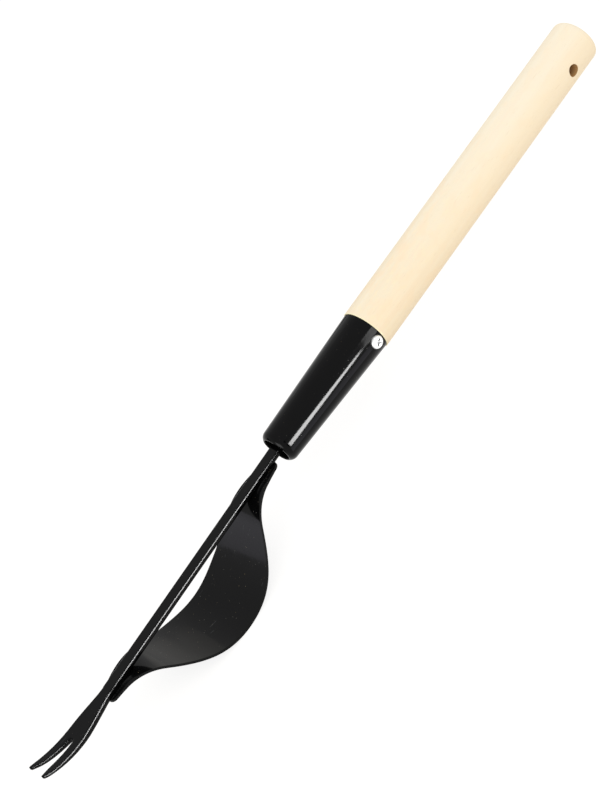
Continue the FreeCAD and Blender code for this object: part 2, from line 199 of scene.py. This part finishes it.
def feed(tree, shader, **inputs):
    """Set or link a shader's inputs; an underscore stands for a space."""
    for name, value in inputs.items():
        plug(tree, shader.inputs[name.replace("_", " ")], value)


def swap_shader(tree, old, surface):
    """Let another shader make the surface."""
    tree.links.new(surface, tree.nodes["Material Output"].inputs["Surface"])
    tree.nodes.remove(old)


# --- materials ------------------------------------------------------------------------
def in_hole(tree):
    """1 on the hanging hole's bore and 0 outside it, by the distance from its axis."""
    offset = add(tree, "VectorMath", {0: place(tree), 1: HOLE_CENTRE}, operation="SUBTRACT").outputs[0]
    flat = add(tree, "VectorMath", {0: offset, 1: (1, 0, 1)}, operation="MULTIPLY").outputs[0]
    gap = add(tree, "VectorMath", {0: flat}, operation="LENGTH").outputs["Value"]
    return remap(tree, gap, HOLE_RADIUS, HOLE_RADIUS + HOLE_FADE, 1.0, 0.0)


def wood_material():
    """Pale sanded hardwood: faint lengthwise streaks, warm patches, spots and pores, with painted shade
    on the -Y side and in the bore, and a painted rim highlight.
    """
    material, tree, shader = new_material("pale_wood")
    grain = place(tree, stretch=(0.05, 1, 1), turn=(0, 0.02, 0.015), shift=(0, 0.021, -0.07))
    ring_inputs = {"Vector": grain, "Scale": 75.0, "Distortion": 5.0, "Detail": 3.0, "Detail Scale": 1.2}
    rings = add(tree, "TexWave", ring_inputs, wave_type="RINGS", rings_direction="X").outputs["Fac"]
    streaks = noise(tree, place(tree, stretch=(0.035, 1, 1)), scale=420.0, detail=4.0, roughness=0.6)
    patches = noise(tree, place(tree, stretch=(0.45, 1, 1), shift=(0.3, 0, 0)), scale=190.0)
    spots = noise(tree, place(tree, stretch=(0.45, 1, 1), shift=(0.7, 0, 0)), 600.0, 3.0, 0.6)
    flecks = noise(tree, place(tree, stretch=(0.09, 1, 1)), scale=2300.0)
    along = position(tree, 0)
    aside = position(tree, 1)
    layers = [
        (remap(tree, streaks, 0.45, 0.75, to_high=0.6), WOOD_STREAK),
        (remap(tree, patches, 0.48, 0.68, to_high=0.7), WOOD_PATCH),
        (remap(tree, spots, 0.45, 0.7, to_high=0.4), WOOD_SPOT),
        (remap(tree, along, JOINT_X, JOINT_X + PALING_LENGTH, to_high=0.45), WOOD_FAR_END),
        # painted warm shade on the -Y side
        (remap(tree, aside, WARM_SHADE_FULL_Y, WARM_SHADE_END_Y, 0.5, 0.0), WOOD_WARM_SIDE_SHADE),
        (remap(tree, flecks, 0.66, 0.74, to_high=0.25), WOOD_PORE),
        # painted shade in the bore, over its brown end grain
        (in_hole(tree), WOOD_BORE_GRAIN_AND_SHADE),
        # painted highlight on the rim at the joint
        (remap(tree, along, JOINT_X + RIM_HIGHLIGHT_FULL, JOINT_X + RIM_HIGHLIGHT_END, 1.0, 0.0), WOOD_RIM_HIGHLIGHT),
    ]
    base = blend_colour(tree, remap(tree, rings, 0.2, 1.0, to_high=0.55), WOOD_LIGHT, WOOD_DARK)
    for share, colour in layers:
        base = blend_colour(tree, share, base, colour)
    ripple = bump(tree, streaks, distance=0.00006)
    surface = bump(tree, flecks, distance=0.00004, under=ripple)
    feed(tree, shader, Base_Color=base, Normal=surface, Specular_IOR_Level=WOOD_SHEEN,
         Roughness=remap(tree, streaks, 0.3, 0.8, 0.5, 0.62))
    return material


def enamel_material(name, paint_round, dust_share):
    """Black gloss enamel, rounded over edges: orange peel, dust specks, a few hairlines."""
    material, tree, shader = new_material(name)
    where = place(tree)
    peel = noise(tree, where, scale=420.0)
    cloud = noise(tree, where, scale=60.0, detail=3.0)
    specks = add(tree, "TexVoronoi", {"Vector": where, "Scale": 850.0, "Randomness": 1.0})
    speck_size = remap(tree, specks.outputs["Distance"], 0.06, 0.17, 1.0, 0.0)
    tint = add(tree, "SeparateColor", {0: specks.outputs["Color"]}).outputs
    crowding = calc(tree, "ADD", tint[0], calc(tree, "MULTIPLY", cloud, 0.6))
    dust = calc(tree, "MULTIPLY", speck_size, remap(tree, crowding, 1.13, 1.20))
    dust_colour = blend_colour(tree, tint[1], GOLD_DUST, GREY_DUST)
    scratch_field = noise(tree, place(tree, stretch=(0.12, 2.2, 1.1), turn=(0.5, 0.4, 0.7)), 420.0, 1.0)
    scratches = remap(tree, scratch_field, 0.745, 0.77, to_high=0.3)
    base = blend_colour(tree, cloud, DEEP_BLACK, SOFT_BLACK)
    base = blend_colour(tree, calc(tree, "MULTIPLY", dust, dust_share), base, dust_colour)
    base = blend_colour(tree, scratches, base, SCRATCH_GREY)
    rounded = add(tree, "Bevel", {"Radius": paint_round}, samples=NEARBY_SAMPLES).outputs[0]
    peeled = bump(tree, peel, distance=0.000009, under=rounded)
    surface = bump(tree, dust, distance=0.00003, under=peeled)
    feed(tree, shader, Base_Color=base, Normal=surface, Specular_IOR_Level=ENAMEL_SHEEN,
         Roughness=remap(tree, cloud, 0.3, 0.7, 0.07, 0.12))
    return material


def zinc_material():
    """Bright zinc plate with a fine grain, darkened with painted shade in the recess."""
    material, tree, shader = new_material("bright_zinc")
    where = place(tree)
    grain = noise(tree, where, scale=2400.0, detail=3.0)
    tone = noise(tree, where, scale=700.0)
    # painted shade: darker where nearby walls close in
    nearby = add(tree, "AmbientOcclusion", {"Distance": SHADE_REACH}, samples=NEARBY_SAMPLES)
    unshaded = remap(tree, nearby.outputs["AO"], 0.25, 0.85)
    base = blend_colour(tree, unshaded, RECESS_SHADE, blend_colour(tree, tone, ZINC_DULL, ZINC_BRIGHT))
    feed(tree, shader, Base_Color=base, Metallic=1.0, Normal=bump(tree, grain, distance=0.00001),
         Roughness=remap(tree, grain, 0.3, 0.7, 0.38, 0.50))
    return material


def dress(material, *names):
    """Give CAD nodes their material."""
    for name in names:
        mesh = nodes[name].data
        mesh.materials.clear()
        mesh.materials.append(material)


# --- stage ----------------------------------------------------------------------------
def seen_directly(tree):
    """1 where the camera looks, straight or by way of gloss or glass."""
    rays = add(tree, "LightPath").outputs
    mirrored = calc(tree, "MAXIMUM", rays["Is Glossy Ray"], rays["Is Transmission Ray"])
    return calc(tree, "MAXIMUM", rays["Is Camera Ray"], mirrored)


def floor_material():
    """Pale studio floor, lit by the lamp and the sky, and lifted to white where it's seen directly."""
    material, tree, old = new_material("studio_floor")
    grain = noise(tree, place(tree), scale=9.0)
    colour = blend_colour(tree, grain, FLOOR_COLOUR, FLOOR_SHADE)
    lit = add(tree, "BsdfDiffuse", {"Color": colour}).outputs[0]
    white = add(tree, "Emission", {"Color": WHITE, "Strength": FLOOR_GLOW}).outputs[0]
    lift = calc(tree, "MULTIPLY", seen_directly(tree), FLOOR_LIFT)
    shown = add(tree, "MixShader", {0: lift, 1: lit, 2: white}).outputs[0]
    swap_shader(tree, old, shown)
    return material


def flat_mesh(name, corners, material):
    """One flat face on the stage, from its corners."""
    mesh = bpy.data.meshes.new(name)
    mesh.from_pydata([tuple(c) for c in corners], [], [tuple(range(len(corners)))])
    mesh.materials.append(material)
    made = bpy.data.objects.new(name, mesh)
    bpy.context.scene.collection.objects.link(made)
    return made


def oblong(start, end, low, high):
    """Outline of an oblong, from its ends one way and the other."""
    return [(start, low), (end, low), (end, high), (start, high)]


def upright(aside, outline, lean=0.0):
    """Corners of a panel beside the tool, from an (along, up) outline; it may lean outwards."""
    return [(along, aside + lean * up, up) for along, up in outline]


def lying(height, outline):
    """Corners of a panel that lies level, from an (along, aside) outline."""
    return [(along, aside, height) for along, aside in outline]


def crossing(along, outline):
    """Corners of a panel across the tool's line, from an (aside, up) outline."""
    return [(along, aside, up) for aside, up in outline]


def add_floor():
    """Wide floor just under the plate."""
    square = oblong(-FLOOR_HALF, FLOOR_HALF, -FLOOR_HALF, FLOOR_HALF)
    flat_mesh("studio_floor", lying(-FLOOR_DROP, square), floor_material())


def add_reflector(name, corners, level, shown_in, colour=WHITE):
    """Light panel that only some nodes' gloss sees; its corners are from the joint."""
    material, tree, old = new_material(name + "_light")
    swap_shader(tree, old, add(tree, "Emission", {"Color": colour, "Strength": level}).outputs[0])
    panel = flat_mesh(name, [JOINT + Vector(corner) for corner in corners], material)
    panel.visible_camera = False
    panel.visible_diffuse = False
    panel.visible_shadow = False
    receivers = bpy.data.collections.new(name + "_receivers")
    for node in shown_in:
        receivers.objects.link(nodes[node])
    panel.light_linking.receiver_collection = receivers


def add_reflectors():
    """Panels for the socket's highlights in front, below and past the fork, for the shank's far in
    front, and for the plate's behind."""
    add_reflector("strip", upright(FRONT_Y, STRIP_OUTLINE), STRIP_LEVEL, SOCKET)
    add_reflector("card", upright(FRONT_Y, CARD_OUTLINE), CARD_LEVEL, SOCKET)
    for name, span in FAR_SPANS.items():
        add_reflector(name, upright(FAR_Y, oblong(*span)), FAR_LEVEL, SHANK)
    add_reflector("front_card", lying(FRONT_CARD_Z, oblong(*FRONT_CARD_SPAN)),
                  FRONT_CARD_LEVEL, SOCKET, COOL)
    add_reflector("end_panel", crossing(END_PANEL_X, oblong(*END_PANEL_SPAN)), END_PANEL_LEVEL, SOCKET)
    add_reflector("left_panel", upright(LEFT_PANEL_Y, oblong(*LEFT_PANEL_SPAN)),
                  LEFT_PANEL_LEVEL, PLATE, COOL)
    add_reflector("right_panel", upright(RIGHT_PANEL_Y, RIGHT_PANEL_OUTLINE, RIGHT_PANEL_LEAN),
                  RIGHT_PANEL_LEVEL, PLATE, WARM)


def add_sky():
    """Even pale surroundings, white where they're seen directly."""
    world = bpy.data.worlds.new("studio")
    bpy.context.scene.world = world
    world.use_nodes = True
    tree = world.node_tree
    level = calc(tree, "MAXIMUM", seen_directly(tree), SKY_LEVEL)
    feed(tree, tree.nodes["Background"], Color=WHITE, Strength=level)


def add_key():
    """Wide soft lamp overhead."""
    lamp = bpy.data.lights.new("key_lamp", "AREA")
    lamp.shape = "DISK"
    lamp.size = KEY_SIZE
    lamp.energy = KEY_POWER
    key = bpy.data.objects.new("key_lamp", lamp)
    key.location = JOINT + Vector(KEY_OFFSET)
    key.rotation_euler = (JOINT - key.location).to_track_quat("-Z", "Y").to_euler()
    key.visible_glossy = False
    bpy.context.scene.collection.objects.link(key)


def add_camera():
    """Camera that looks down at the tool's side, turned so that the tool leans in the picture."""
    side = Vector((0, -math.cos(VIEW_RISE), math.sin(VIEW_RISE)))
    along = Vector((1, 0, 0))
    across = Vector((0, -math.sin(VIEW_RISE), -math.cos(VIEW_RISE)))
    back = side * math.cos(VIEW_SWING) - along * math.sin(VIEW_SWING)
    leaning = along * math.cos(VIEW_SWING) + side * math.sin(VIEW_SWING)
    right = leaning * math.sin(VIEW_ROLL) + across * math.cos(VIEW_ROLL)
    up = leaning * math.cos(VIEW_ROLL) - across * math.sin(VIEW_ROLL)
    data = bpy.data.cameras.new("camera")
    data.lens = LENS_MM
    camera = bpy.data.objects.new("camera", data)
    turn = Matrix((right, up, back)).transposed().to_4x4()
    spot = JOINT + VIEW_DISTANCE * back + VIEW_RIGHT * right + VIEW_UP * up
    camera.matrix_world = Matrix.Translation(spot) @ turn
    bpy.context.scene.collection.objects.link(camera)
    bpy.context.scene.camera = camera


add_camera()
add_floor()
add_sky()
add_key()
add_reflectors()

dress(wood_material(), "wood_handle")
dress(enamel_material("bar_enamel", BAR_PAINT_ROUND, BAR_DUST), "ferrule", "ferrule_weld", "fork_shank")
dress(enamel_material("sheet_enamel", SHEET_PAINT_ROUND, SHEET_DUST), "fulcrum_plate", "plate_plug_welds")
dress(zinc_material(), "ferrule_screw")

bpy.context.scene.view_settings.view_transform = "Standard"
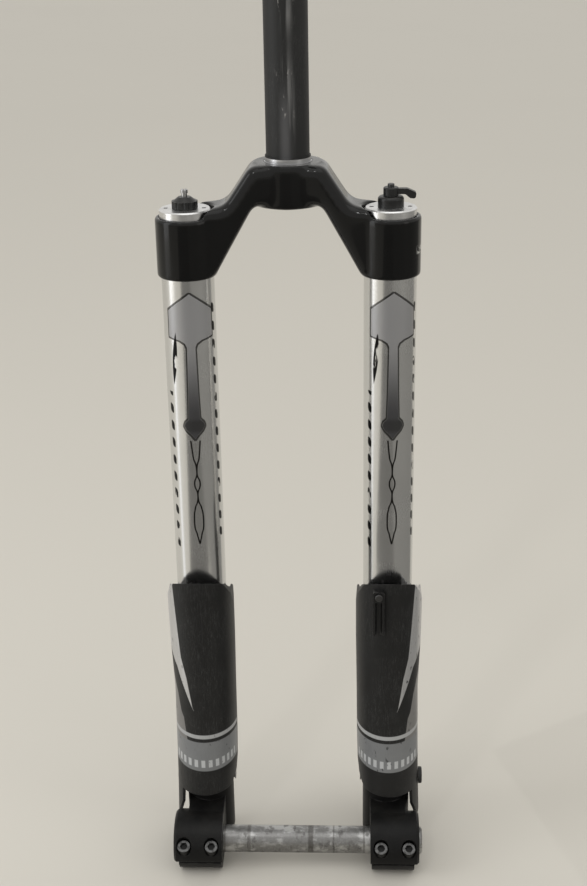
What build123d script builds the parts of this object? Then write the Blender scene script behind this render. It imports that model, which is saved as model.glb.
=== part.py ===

◆ STATED PROBLEM ◆
Begin with the line that contains "What build123d script" and quote each line after it exactly, stopping after the last line of the data.

◆ CORRECT RESULT ◆
What build123d script builds the parts of this object? Then write the Blender scene script behind this render. It imports that model, which is saved as model.glb.
=== part.py ===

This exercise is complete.